“Não concebo que haja um português que não esteja reconciliado com aquilo que é fundamental para o país”, declarou o chefe de Estado aos jornalistas, no fim da inauguração da exposição “A Oficina de Saramago”, na Biblioteca Nacional, em Lisboa, que contou com a presença do ministro da Cultura, Pedro Adão e Silva.
Marcelo Rebelo de Sousa, que liderou o PSD entre 1996 e 1999, referiu que quando Saramago recebeu o Prémio Nobel da Literatura, em 1998, esteve em Madrid com o escritor, com quem a sua área política tinha um “mau relacionamento”.
“Eu creio ter sido o primeiro dessa a área a atravessar a praça para ir dar-lhe um abraço e felicitá-lo”, salientou.
O antigo presidente do PSD realçou ainda que apresentou, em conjunto com Mário Soares e José Barata-Moura, um livro de José Saramago, “Ensaio sobre a Lucidez”, em 2004, que alguns setores interpretaram “como convite à abstenção, ao voto nulo”.
“Lembro que o Presidente Mário Soares e eu tivemos visões diferentes, ele muito crítico e eu muito defensor da perspetiva de Saramago”, disse.
O chefe de Estado contou que conviveu com Saramago “em várias qualidades, no jornalismo várias vezes, fora do jornalismo”, também porque “tinha uma secretária que era vizinha no mesmo prédio” do escritor.
“Portanto, houve aqui uma cumplicidade e uma empatia ao longo do tempo, durante muitos anos, que me permitiu conhecer, além da obra, também o homem”, concluiu.

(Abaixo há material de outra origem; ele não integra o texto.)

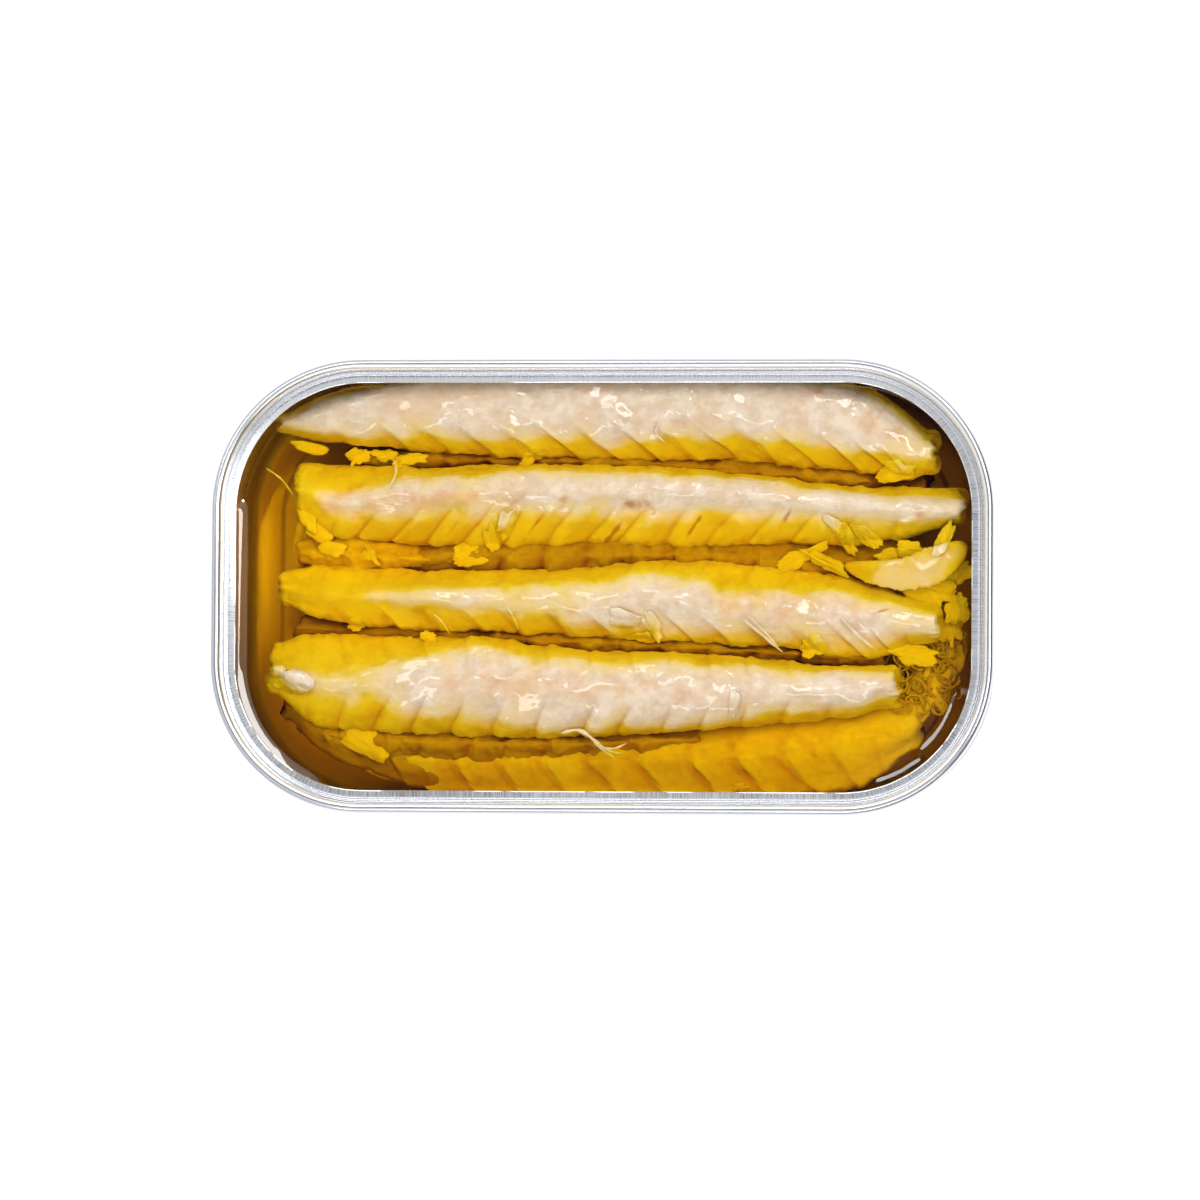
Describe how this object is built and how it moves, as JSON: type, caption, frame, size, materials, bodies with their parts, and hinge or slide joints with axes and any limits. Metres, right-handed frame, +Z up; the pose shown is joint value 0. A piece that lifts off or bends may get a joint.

Marcelo Rebelo de Sousa criticou em várias ocasiões a decisão tomada por Sousa Lara, em 1992, enquanto subsecretário de Estado da Cultura do XII Governo, chefiado por Aníbal Cavaco Silva, de retirar o livro “Evangelho sobre Jesus Cristo” de uma lista de candidatos a um prémio literário europeu.
Interrogado se considera que a sua área política está reconciliada com José Saramago, o Presidente da República respondeu que pensa que sim, distinguindo, contudo, “dois tipos de reconciliação”.
“Uma é a reconciliação de se concordar com as posições das pessoas — e ao longo do tempo há muita gente que não concorda com as posições tomadas por outras pessoas antes da revolução durante a ditadura, durante a revolução, depois da revolução”, apontou, numa alusão à militância política de José Saramago no PCP.
“Agora, a reconciliação com Saramago o escritor, o que ele deu à língua portuguesa, o que deu à leitura, o que deu à projeção de Portugal no mundo, não concebo que haja um português que não esteja reconciliado com aquilo que é fundamental para o país”, completou Marcelo Rebelo de Sousa.
Segundo o chefe de Estado, esta “é uma exposição diferente, que mostra o Saramago que normalmente não se conhece” — a tradução e edição de livros, o processo de escrita, originais que não chegou a publicar, cartas trocadas com outros autores.
“Portanto, há todo um mundo para compreender Saramago, para compreender o homem e a sua escrita, presente nesta exposição. Vale a pena vir cá”, afirmou.
“A Oficina de Saramago” é uma exposição bibliográfica e documental que tem como curadores Carlos Reis e Sara Grünhagen, com pesquisa arquivística de Fátima Lopes, da Biblioteca Nacional.